I dreamed of Jo last night. We were lying together in the bed, and she was acting like nothing had ever happened. I was very confused so I asked her, "How can you be with me like this after what you've done to me?" I woke up before I ever heard the answer. Of course, there wouldn't be an answer because dreams come from the fragments of reality, memories and subconsciousness and the answer doesn't lie in any of these areas. After I opened up my eyes, for a moment, I wasn't sure which bed I was lying in. Then I sat up and saw clear that this was my bed in my apartment in New York. I guess right then I felt that I'd lost something. I wasn't sad though, nor relieved. I was just facing a fact in my life that I will have to confront with every day for a fairly long time according to my estimation. So what could I do? I got off bed and took a shower.
I have this feeling that the worst days of my life is over, that from now on, it's only going to get better and better. Sunshine, flowers and dark chocolates are waiting ahead.
But maybe, the worst hasn't come yet. There will be many more obstacles when I really step out of school and enter the beautiful and cruel world on my own. And then, when I think back to this period of my life, I will laugh and say "That was nothing."
I know for sure that by then, I won't be able to remember what I'm feeling now, and probably all the details that now I hold as important bricks that build up the pyramid of my daily life will somehow have escaped from my overwhelmed mind. That's why I'm writing them down.
You might think people write journals because they don't wanna forget. But what I do is, I look at the things I wrote months and years ago and see the drastic change in me. Then I reflect upon those thoughts and events and try to re-experience what I was feeling at that time and always fail. So I erase them, all of them and write something new, because I don't live in the past, and I don't dream about the future either. I do what I need to do for the moment, grasp every opportunity to truly live and experience all the sensations in depth.
I only have one chance to live. I feel lucky though since I've been able to change myself completely for a couple of times, and every time it felt like I was starting a new life. A new life indeed, but nobody guaranteed it was going to be a good one. In the end, it's returning to the self that's most comfortable and soothing. In the end, I'm still who I am.
Jen came to interrupt me from time to time.

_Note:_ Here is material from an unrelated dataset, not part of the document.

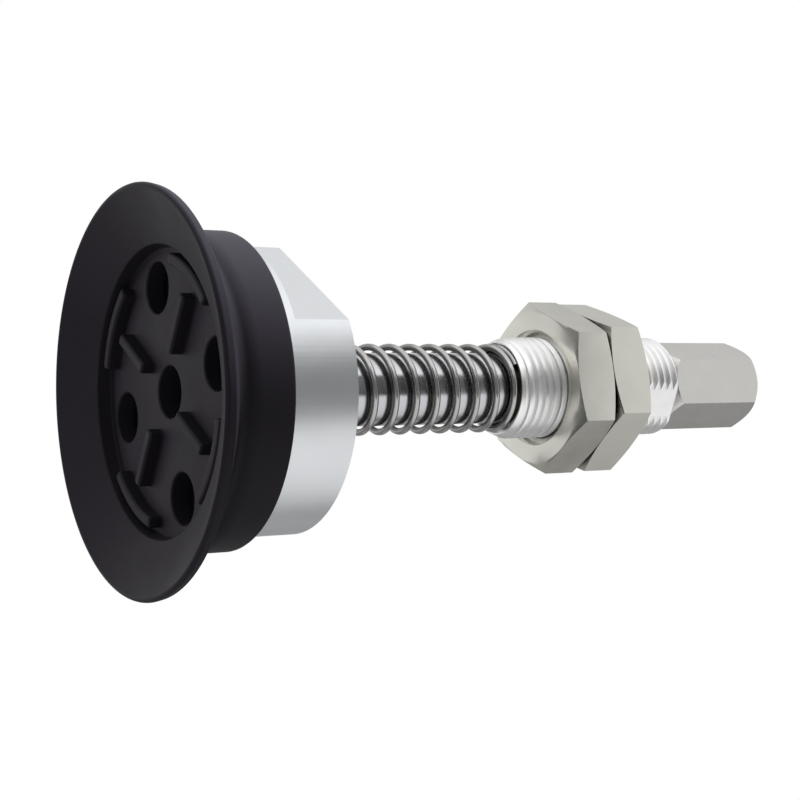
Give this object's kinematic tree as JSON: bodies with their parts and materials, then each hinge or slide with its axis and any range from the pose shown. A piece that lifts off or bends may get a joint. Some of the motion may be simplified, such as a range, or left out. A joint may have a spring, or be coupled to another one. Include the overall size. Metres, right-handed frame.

"Do you wanna smoke some weed Mags?"
"Have this half of orange Mags."
"Stop working Mags!"
She reminds me of my mom, who used to come to my room and tell me to take a break while I buried my head in millions of homework. And she also reminds me of my dad, who would cut different fruits in little pieces and brought them to my room when I was too busy with studying. The strange thing is that when my parents did these trivial things, I never felt grateful to them. I was even slightly annoyed since they constantly came to "bother" me. I was an ungrateful child, a child often praised for her talents and achievements that her attention was exclusively focused on herself. But when this loving gesture comes from Jen and my other friends, I notice them immediately and put great value on them. Maybe because after all, your friends love you for a reason--they expect your friendship back, and you're instantly made aware of this so you can pay them back with love and care. But parents, they want nothing from you. They gave you your life and also their own life, only hoping that you could get what's best for you. On my 19th birthday, my mom wrote me a letter. At the end, she said something like "We watch you fly up high in the outside world, and we don't expect you to come back, but just remember that we're always here for you."
I'll remember that, for all my life.
I dreamed of Jo last night. We were lying together in the bed, and she was acting like nothing had ever happened. I was very confused so I asked her, "How can you be with me like this after what you've done to me?" I woke up before I ever heard the answer. Of course, there wouldn't be an answer because dreams come from the fragments of reality, memories and subconsciousness and the answer doesn't lie in any of these areas. After I opened up my eyes, for a moment, I wasn't sure which bed I was lying in. Then I sat up and saw clear that this was my bed in my apartment in New York. I guess right then I felt that I'd lost something. I wasn't sad though, nor relieved. I was just facing a fact in my life that I will have to confront with every day for a fairly long time according to my estimation. So what could I do? I got off bed and took a shower.
I have this feeling that the worst days of my life is over, that from now on, it's only going to get better and better. Sunshine, flowers and dark chocolates are waiting ahead.
But maybe, the worst hasn't come yet. There will be many more obstacles when I really step out of school and enter the beautiful and cruel world on my own. And then, when I think back to this period of my life, I will laugh and say "That was nothing."
I know for sure that by then, I won't be able to remember what I'm feeling now, and probably all the details that now I hold as important bricks that build up the pyramid of my daily life will somehow have escaped from my overwhelmed mind. That's why I'm writing them down.
You might think people write journals because they don't wanna forget. But what I do is, I look at the things I wrote months and years ago and see the drastic change in me. Then I reflect upon those thoughts and events and try to re-experience what I was feeling at that time and always fail. So I erase them, all of them and write something new, because I don't live in the past, and I don't dream about the future either. I do what I need to do for the moment, grasp every opportunity to truly live and experience all the sensations in depth.
I only have one chance to live. I feel lucky though since I've been able to change myself completely for a couple of times, and every time it felt like I was starting a new life. A new life indeed, but nobody guaranteed it was going to be a good one. In the end, it's returning to the self that's most comfortable and soothing. In the end, I'm still who I am.